You cannot understand America without understanding the traditions of the peoples who created this country. There were Africans in America before there were Pilgrims, which is one reason the Smithsonian is such an appropriate home for an African museum. In fact, NMAfA is the only museum in the nation wholly dedicated to collecting, preserving and displaying the art Africans have made down through the ages—and the art they are making still. Along with the objects you would expect to find in such a collection—painstakingly embellished masks, ceremonial implements, statues, bottles and bowls—are paintings, sculptures, tapestries and photographs from our own day, done by African artists who have carried their heritage far from the continent and who belong to an international art community. A piece of pottery centuries old, its creator anonymous, and a bowl created within the decade and signed by the artist may be only steps away from each other, one made for a village, the other for the world.

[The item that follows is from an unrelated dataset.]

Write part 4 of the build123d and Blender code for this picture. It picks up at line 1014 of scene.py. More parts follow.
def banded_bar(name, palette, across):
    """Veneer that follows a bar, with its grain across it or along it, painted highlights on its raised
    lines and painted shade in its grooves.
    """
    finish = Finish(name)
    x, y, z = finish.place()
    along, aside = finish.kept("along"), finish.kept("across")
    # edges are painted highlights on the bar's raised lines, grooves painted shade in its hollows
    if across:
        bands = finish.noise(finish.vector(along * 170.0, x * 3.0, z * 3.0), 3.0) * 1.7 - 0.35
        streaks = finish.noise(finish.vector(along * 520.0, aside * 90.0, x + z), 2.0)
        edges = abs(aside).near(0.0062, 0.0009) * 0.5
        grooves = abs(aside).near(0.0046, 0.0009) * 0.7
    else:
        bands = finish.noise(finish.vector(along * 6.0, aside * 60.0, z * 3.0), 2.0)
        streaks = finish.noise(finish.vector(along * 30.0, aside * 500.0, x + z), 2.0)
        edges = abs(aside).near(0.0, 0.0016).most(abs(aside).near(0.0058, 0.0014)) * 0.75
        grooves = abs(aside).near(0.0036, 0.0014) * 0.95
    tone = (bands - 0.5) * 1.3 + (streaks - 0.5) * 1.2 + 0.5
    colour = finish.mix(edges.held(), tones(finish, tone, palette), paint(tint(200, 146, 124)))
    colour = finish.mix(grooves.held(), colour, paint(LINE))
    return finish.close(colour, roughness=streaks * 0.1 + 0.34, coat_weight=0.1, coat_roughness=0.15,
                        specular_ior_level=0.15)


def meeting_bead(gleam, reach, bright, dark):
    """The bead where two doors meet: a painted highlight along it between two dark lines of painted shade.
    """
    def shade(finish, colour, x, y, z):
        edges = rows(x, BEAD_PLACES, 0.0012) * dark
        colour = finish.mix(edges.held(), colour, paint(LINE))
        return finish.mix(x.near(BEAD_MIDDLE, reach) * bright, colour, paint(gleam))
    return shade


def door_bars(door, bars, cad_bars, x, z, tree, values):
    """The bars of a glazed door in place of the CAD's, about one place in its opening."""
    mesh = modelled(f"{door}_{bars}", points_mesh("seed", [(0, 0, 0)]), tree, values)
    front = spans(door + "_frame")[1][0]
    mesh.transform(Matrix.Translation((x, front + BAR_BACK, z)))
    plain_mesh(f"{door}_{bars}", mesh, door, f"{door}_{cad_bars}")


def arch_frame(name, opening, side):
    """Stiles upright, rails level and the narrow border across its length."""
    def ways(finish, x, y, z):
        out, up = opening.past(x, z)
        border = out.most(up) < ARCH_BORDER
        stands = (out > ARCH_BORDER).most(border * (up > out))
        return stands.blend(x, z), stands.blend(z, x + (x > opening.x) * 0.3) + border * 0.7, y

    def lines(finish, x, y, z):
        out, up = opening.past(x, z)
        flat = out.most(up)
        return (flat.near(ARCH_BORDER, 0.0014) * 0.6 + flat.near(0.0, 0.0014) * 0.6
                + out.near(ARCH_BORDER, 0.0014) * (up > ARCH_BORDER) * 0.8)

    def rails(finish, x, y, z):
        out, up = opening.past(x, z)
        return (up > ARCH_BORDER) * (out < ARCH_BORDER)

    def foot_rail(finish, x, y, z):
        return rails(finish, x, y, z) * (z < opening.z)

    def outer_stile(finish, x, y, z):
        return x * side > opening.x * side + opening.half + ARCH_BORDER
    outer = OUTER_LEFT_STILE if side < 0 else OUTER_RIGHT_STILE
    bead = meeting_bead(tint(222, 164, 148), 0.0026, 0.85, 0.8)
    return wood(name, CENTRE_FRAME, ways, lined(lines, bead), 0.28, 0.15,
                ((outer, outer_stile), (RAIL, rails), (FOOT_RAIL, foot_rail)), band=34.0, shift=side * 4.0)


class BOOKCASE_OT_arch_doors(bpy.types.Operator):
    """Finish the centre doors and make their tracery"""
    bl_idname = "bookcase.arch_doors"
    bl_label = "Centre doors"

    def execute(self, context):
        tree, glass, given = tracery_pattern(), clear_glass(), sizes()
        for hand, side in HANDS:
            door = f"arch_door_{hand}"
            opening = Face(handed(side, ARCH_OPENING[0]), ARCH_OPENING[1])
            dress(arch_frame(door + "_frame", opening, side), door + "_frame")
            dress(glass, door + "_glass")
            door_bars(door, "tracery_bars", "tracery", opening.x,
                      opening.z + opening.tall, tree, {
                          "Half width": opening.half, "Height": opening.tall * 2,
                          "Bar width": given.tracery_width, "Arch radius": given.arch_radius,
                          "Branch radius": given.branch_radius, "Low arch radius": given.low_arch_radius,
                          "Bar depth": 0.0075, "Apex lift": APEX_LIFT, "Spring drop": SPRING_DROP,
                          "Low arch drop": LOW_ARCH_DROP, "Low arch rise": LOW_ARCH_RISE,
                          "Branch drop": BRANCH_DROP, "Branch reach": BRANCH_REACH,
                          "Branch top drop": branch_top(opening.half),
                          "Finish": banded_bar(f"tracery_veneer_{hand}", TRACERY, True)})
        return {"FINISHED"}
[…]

What gives so many of these objects a special appeal is their connection to daily life and human action. There are, for example, cooking pots with elaborate lids. There is an assortment of 19th-century snuff containers. There are carved wooden headrests of various heights for elevating the neck in sleep, and wooden stools of every size and degree of elaboration, fit to cradle the bottom of a child or a chief. The stools and pipes and baskets did not start out as art (just as ancient Greek vases now displayed as treasure were once employed as implements of commerce and convenience). They have that status today not simply for their inherent beauty but for the happy accident of their survival. Though isolated in display cases, the objects carry an enduring history of human attachments.

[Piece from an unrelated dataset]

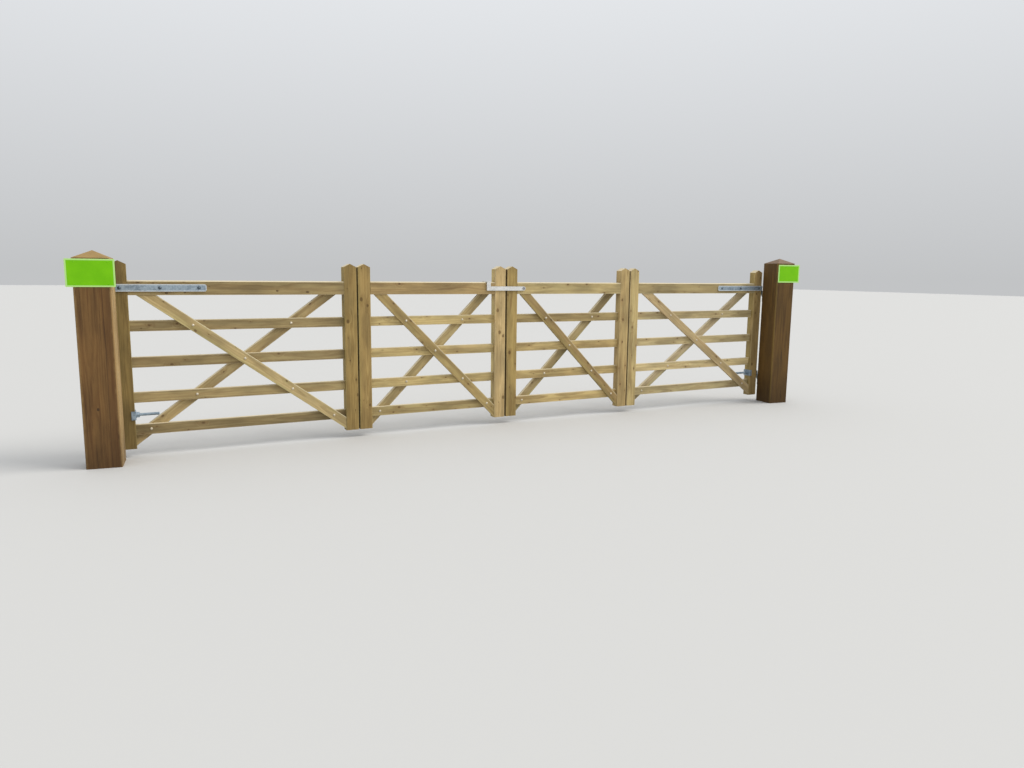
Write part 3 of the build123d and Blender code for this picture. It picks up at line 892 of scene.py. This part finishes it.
def screw_columns(hook, plate_y):
    """Where the screws' columns stand on a hook's plate: on each side of its web with room."""
    top = max(v.z for v in hook)
    pin = [v.x for v in hook if v.z > top - SEAT]
    web = (min(pin) + max(pin)) / 2
    plate = [v.x for v in hook if v.y < plate_y + SEAT]
    rooms = ((min(plate), web - HOOK_WEB_T / 2), (web + HOOK_WEB_T / 2, max(plate)))
    return [(a + b) / 2 for a, b in rooms if b - a > 2 * COACH_SCREW["Washer Radius"]]


for side, way in (("left", 1), ("right", -1)):
    body = side + "_outer_leaf"
    stile_low, stile_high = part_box(side + "_outer_hanging_stile")
    outer, inner = (stile_low.x, stile_high.x) if way > 0 else (stile_high.x, stile_low.x)
    band_low, band_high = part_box(side + "_strap_band")
    band_z = (band_low.z + band_high.z) / 2
    along = [outer + way * d for d in STRAP_BOLTS]
    heads = [(x, band_low.y, band_z) for x in along]
    tails = [(x, band_high.y, band_z) for x in along]
    set_fixings(side + "_strap_bolts", body,
                heads, FRONT, domes, shaded_head_zinc, STRAP_HEAD)
    set_fixings(side + "_strap_nuts", body,
                tails, BACK, nuts, bolt_zinc, BRACE_NUT)

    stem_low, stem_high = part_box(side + "_eye_bolt")
    stem_y = (stem_low.y + stem_high.y) / 2
    stem_z = (stem_low.z + stem_high.z) / 2
    seat = inner + way * (STIRRUP_T + SEAT)
    stem_end = stem_high.x if way > 0 else stem_low.x
    set_fixings(side + "_stem_nut", body,
                [(seat, stem_y, stem_z)], (way, 0, 0), nuts, strap_zinc, STEM_NUT)
    start = (seat + way * (STEM_NUT["Nut Thick"] + STEM_NUT["Washer Thick"]), stem_y, stem_z)
    threads(side + "_stem_threads", start, (stem_end - way * THREAD_PITCH, stem_y, stem_z), body)

    axes = post_axes(side)
    plate_y = post_half() + HOOK_PLATE_T + SEAT
    for hook in ("_top_hook", "_bottom_hook"):
        own = [axes.inverted() @ v.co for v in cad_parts[side + hook].data.vertices]
        foot = min(v.z for v in own)
        spots = [
            axes @ Vector((x, plate_y, foot + up))
            for x in screw_columns(own, plate_y) for up in HOOK_SCREWS_UP
        ]
        set_fixings(side + hook + "_screws", "gateposts",
                    spots, axes.to_3x3() @ Vector(BACK), nuts, bolt_zinc, COACH_SCREW)


# Fold hinges. Where an inner leaf meets an outer one, two knuckled plate hinges on the back
# faces let it fold. Each plate is held with four coach screws, and a headed pin joins them.

FOLD_PLATE_T = 0.006
# How far the screws stand in from the fold, and above and below a hinge's middle
FOLD_SCREWS_IN = (0.041, 0.070)
FOLD_SCREWS_UP = 0.019

for side in ("left", "right"):
    for piece in ("_fold_hinges_outer", "_fold_hinges_inner", "_fold_pins"):
        dress(side + piece, strap_zinc)
    stile_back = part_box(side + "_outer_fold_stile")[1].y
    pins_low, pins_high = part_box(side + "_fold_pins")
    pin_x = (pins_low.x + pins_high.x) / 2
    levels = [centre_and_half(side + piece)[0].z for piece in ("_eye_bolt", "_strap_band")]
    for leaf in ("outer", "inner"):
        leaf_low, leaf_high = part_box(side + "_" + leaf + "_fold_stile")
        way = 1 if (leaf_low.x + leaf_high.x) / 2 > pin_x else -1
        edge = leaf_low.x if way > 0 else leaf_high.x
        plate_back = stile_back + SEAT + FOLD_PLATE_T
        spots = [
            (edge + way * inwards, plate_back, level + up * FOLD_SCREWS_UP)
            for inwards in FOLD_SCREWS_IN for level in levels for up in (-1, 1)
        ]
        name = side + "_" + leaf
        set_fixings(name + "_fold_screws", name + "_leaf",
                    spots, BACK, nuts, bolt_zinc, COACH_SCREW)


# Throw-over loop. A loop of flat bright steel turns on a headed pin through the right inner
# leaf's top rail, and its upturned end drops over the left inner leaf to hold the pair shut.

LATCH_LIGHT = (0.80, 0.80, 0.78, 1)
LATCH_DARK = (0.60, 0.60, 0.58, 1)
# Painted shade: the loop's pivot head gets dark grey steel, standing in for the shade of the hole it
# sits in.
SHADED_PIVOT_LIGHT = (0.34, 0.34, 0.35, 1)
SHADED_PIVOT_DARK = (0.16, 0.16, 0.17, 1)

latch_zinc = zinc_material("latch_zinc", LATCH_LIGHT, LATCH_DARK, 0.45, 0.42)
dress("latch_loop", latch_zinc)
shaded_pivot_steel = zinc_material("shaded_pivot_steel", SHADED_PIVOT_LIGHT, SHADED_PIVOT_DARK, 0.6, 0.45, crystal=0.004)
dress("latch_pivot", shaded_pivot_steel)


# Bare plates. A thin plastic plate in plain green with a pale edge is screwed to the front of
# each gatepost, level with its shoulder, and stands out past the post's outer side.

# Width, shift to the right, drop below the shoulder and width of the pale border
PLATES = {"left": (0.283, -0.0055, 0.006, 0.011), "right": (0.264, 0.034, 0.013, 0.014)}
PLATE_TALL = 0.178
PLATE_THICK = 0.003
PLATE_ROUND = 0.004
PLATE_EASE = 0.0006
PLATE_GREEN = ((0.155, 0.500, 0.0, 1), (0.190, 0.560, 0.002, 1))
PLATE_BORDER = (0.50, 0.76, 0.27, 1)
# How far the screws stand from the plate's middle, and at least from the post's corner
PLATE_SCREWS = (0.120, 0.070)
PLATE_SCREW_IN = 0.012
PLATE_SCREW_HEAD = {"Head Radius": 0.0035, "Head Rise": 0.0016}
# How far a post's shoulder is below its tip
SHOULDER_DROP = 0.050


def plate_material(name, centre, wide, border):
    """Green plastic whose pale border is a band along the plate's own edges."""
    material, tree, shader = new_material(name)
    shader["Roughness"].default_value = 0.38
    shader["Specular IOR Level"].default_value = 0.2
    place = put(tree, "ShaderNodeTexCoord").outputs["Object"]
    ins = {"Vector": place, "Location": centre, "Rotation": (0, 0, POST_TURN)}
    local = put(tree, "ShaderNodeMapping", ins, vector_type="TEXTURE").outputs[0]
    from_middle = separate(tree, local)
    across = calc(tree, "SUBTRACT", wide / 2, calc(tree, "ABSOLUTE", from_middle[0]))
    up = calc(tree, "SUBTRACT", PLATE_TALL / 2, calc(tree, "ABSOLUTE", from_middle[2]))
    edge = rise(tree, calc(tree, "MINIMUM", across, up), border, border * 0.8)
    cloud = rise(tree, noise(tree, place, (9, 9, 9), 3.0), 0.3, 0.8)
    green = mixed(tree, cloud, *PLATE_GREEN)
    colour = mixed(tree, product(tree, edge, 0.85), green, PLATE_BORDER)
    tree.links.new(colour, shader["Base Color"])
    return material


def plate(side, wide, shift, drop, border):
    """A sheet with rounded corners and eased edges on the front of one post."""
    axes = post_axes(side)
    front = -post_half()
    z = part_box(side + "_gatepost")[1].z - SHOULDER_DROP - drop - PLATE_TALL / 2
    centre = Vector((shift, front - PLATE_THICK / 2, z))
    bm = bmesh.new()
    bmesh.ops.create_cube(bm, size=1)
    bmesh.ops.scale(bm, vec=(wide, PLATE_THICK, PLATE_TALL), verts=bm.verts)
    bmesh.ops.translate(bm, vec=centre, verts=bm.verts)
    upright = [e for e in bm.edges if abs(e.verts[0].co.y - e.verts[1].co.y) > PLATE_THICK / 2]
    bmesh.ops.bevel(bm, geom=upright, offset=PLATE_ROUND, segments=4, affect="EDGES", profile=0.5)
    rims = [e for e in bm.edges if abs(e.verts[0].co.y - e.verts[1].co.y) < PLATE_THICK / 4]
    bmesh.ops.bevel(bm, geom=rims, offset=PLATE_EASE, segments=2, affect="EDGES", profile=0.5)
    bm.transform(axes)
    mesh = bpy.data.meshes.new(side + "_plate")
    bm.to_mesh(mesh)
    bm.free()
    green = plate_material(side + "_plate_green", axes @ centre, wide, border)
    mesh.materials.append(green)
    made = add_object(side + "_plate", mesh)
    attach(made, "gateposts")
    edge = -front - PLATE_SCREW_IN
    columns = (max(-edge, centre.x - PLATE_SCREWS[0]), min(edge, centre.x + PLATE_SCREWS[0]))
    spots = [
        axes @ Vector((x, front - PLATE_THICK, z + up * PLATE_SCREWS[1]))
        for x in columns for up in (-1, 1)
    ]
    set_fixings(side + "_plate_screws", "gateposts",
                spots, axes.to_3x3() @ Vector(FRONT), domes, green, PLATE_SCREW_HEAD)


for side, (wide, shift, drop, border) in PLATES.items():
    plate(side, wide, shift, drop, border)


# Floor, light and camera. A plain pale floor under the soft light of an overcast sky that is
# brightest overhead, with a wide weak sun from the right. The camera stands where the photograph
# was taken from.

FLOOR_HALF = 60.0
FLOOR_COLOUR = (0.46, 0.455, 0.44, 1)
SKY_LOW = (0.54, 0.55, 0.56, 1)
SKY_HIGH = (1.26, 1.30, 1.36, 1)
SUN_COLOUR = (1.0, 0.97, 0.92)
SUN_POWER = 2.4
SUN_WIDTH = math.radians(35)
SUNLIGHT = Vector((-0.85, 0.4, -0.9))
LENS_PIXELS = 751.456
PICTURE_WIDE = 1024
SENSOR = 36.0
CAMERA_AT = (0.0925, -5.6140, 1.307)
YAW = math.radians(-28.0026)
PITCH = math.radians(-8.4226)
ROLL = math.radians(0.6693)

floor_mesh = bpy.data.meshes.new("floor")
corners = [(-1, -1), (1, -1), (1, 1), (-1, 1)]
places = [(x * FLOOR_HALF, y * FLOOR_HALF, 0) for x, y in corners]
floor_mesh.from_pydata(places, [], [(0, 1, 2, 3)])
floor = add_object("floor", floor_mesh)
pale, _, shader = new_material("pale_floor")
shader["Base Color"].default_value = FLOOR_COLOUR
shader["Roughness"].default_value = 0.9
floor_mesh.materials.append(pale)

world = bpy.data.worlds.new("sky")
world.use_nodes = True
sky = world.node_tree
direction = put(sky, "ShaderNodeTexCoord").outputs["Generated"]
overhead = spread(sky, separate(sky, direction)[2], 0.0, 1.0)
sky_colour = mixed(sky, overhead, SKY_LOW, SKY_HIGH)
sky.links.new(sky_colour, sky.nodes["Background"].inputs["Color"])
bpy.context.scene.world = world

sun = add_object("sun", bpy.data.lights.new("sun", "SUN"))
sun.data.energy = SUN_POWER
sun.data.angle = SUN_WIDTH
sun.data.color = SUN_COLOUR
sun.rotation_euler = SUNLIGHT.to_track_quat("-Z", "Y").to_euler()

camera = add_object("camera", bpy.data.cameras.new("camera"))
camera.data.sensor_width = SENSOR
camera.data.lens = LENS_PIXELS * SENSOR / PICTURE_WIDE
camera.data.clip_end = 500
level_ahead = Vector((-math.sin(YAW), math.cos(YAW), 0))
ahead = level_ahead * math.cos(PITCH) + Vector((0, 0, math.sin(PITCH)))
level_right = Vector((math.cos(YAW), math.sin(YAW), 0))
level_up = level_right.cross(ahead)
right = math.cos(ROLL) * level_right + math.sin(ROLL) * level_up
up = math.cos(ROLL) * level_up - math.sin(ROLL) * level_right
turned = Matrix((right, up, -ahead)).transposed().to_4x4()
camera.matrix_world = Matrix.Translation(CAMERA_AT) @ turned
bpy.context.scene.camera = camera
bpy.context.scene.view_settings.view_transform = "Standard"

One of the great pleasures of exploring NMAfA is to observe the juxtaposition between exhibitions that feature traditional objects and those that take traditional forms down new paths. Few artists better illustrate the continuity between the traditional and the contemporary in African art than the sculptor Sokari Douglas Camp, who lives in London but whose work takes its inspiration from the ceremonies and festivals of her Nigerian homeland. Had Douglas Camp abided entirely by tradition, she would have learned to make baskets and fishing traps, and to express herself artistically by serving as priestess to a deity. But she would not have worked with springs and wheels and motors——men’s stuff—as she does in her modern and playful sculptures, several of which are exhibited in the museum. Douglas Camp’s Small Iriabo, for example—fashioned of steel, copper and wood, and finished with red paint—represents a young Kalabari Ijo girl. Because the piece is elevated on a pedestal in the middle of a gallery, you can’t help but notice it. But time your visit right, and you won’t just see it. On the hour, from 11 A.M. to 4 P.M., Small Iriabo comes to life. A motor, lodged in the sculpture and linked to an arm, sets the girl to clapping—and the sudden, raucous action sets visitors to smiling. Expecting, perhaps, to find the Africa they think they know, they discover as well an Africa that takes them by surprise.